Use nodes with 256 GB RAM (roughly 240 GB available). This property is useful if you submit a batch of jobs that require more than 4 GB of memory per processor but do not use all cores and you do not want to use a tool such as Worker to bundle jobs yourself, as it helps the scheduler to put those jobs on nodes that can be further filled with your jobs.

Available partitions#

When submitting a job with sbatch or using srun, you can choose to specify the partition your job is submitted to. When the option is omitted, your job is submitted to the default partition (broadwell).

The following partitions are available:

Partition

Limits

broadwell

Default. Maximum wall time of 3 days.

pascal_gpu

Submit to the Pascal GPU nodes.

Compiling for Leibniz#

To compile code for Leibniz, all intel, foss and GCC modules can be used (the latter being equivalent to foss but without MPI and the math libraries).

Optimization options for the Intel compilers#

To optimize specifically for Leibniz, compile on the Leibniz login or compute nodes and combine the option -xHost with either optimization level -O2 or -O3. For some codes, the additional optimizations at level -O3 actually produce slower code (often the case if the code contains many short loops).

Note that if you forget these options, the default for the Intel compilers is to generate code using optimization level -O2 (which is pretty good) but for the Pentium 4 (-march=pentium4) which uses none of the new instructions and hence also none of the vector instructions introduced since 2005, which is pretty bad. Hence always specify -xHost (or any of the equivalent architecture options specifically for Broadwell for specialists) when compiling code.

Optimization options for the GNU compilers#

Never use the default GNU compilers installed on the system, but always load one of the foss or GCC modules.

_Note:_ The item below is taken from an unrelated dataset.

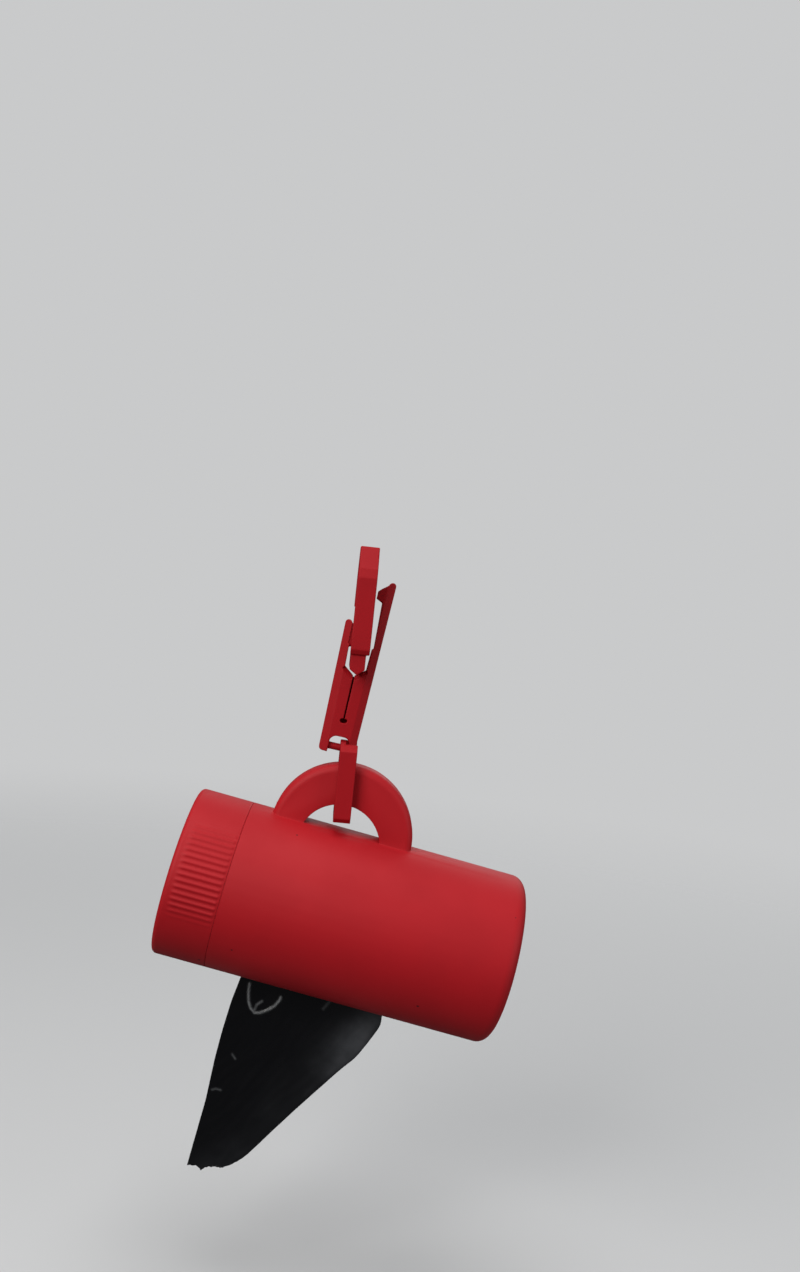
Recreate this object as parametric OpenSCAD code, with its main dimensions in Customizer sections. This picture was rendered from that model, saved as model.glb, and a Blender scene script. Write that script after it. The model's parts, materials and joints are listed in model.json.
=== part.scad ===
// Waste bag dispenser for a dog leash, hanging as it is carried.
// A screw-capped barrel holds the roll of bags. It hangs by its arch from a link, the link hangs from
// the bar of a snap fork, and the fork hangs in a hook that goes round the leash.
// Millimetres, +Z up, X along the barrel towards its closed end, Y away from the front.
// The origin is the inner top of the leash hook, where the leash bears.

/* [Barrel] */
// Outside diameter of the barrel and of its cap
barrel_d = 44; // [42:0.5:50]
// Length over the cap and the closed end
barrel_l = 90; // [87:1:110]
// Wall of the barrel
barrel_wall = 2.5; // [2.3:0.1:3]
// Thickness of the closed end
end_wall = 2.2; // [1.6:0.1:3]
// Corner radius of the closed end
end_round = 3.4; // [2:0.1:5]
// How far the closed end hangs down, in degrees from level
hang_tilt = 10; // [4:0.5:12]

/* [Arch] */
// Distance from the cap's face to the middle of the arch
arch_at = 38.9; // [36:0.1:48]
// Outer radius of the arch
arch_out_r = 18.9; // [18:0.1:20]
// Inner radius of the arch, where the link slides
arch_in_r = 10.9; // [10.5:0.1:11.5]
// Depth of the arch from front to back
arch_depth = 8; // [6:0.25:8.5]
// Height of the inner arc's centre below the barrel's top line
arch_sink = 3.9; // [3:0.1:4.2]
// How much more the crown is thick than the feet
arch_crown = 2.6; // [1.5:0.1:3]
// Rounding of the arch's outer edges
arch_round = 2; // [1:0.1:2.5]

/* [Bag slot] */
// Length of the slot under the barrel
slot_l = 46; // [42:1:50]
// Width of the slot
slot_w = 6; // [4:0.5:8]
// Distance from the cap's face to the middle of the slot
slot_at = 45; // [43:0.5:48]

/* [Cap] */
// Length of the cap's skirt outside
cap_l = 14.1; // [12:0.1:18]
// Thickness of the cap's face
cap_face = 2.2; // [1.6:0.1:3]
// Wall of the cap's skirt
skirt_wall = 1.1; // [0.9:0.05:1.2]
// Rounding of the cap's rim
cap_round = 1.2; // [0.8:0.1:2.2]
// Width of the seam between the cap and the barrel
seam = 0.2; // [0.15:0.05:0.5]
// Grip ribs in each of the two grips
ribs = 17; // [9:2:21]
// Angle from rib to rib, in degrees
rib_pitch = 4.1; // [4:0.1:6]
// Angle of the front grip's middle above level, in degrees
rib_turn = 17; // [0:1:30]
// Height of a rib over the skirt
rib_h = 0.3; // [0.2:0.05:0.5]
// Width of a rib at its foot
rib_w = 0.95; // [0.6:0.05:1.2]
// Distance from the cap's face to the ribs
rib_start = 2; // [1.5:0.1:3]

/* [Bags] */
// Diameter of the roll of bags
roll_d = 33; // [24:0.5:33]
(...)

To optimize for Leibniz, compile on the Leibniz login or compute nodes and combine either the option -march=native or -march=broadwell with either optimization level -O2 or -O3. In most cases, and especially for floating point intensive code, -O3 will be the preferred optimization level with the GNU compilers as it only activates vectorization at this level whereas the Intel compilers already offer vectorization at level -O2.

Note that if you forget these options, the default for the GNU compilers is to generate unoptimized (level -O0) code for a very generic CPU (-march=x86-64) which doesn’t exploit the performance potential of the Leibniz CPUs at all. Hence one should always specify an appropriate architecture (the -march flag) and appropriate optimization level (the -O flag) as explained in the previous paragraph.

Further documentation:#

Origin of the name#

Leibniz is named after Gottfried Wilhelm Leibniz, a German multi-disciplinary scientist living in the late 17th and early 18th century. Leibniz may be best known as a developer of differential and integral calculus, independently of the work of Isaac Newton. But his contributions to science do not stop there. Leibniz also refined the binary number system, the foundation of nearly all modern computers. He also designed mechanical calculators on which one could do the four basic operations (add, subtract, multiply and divide). In all, Leibniz made contributions to philosophy, mathematics, physics and technology, and several other fields.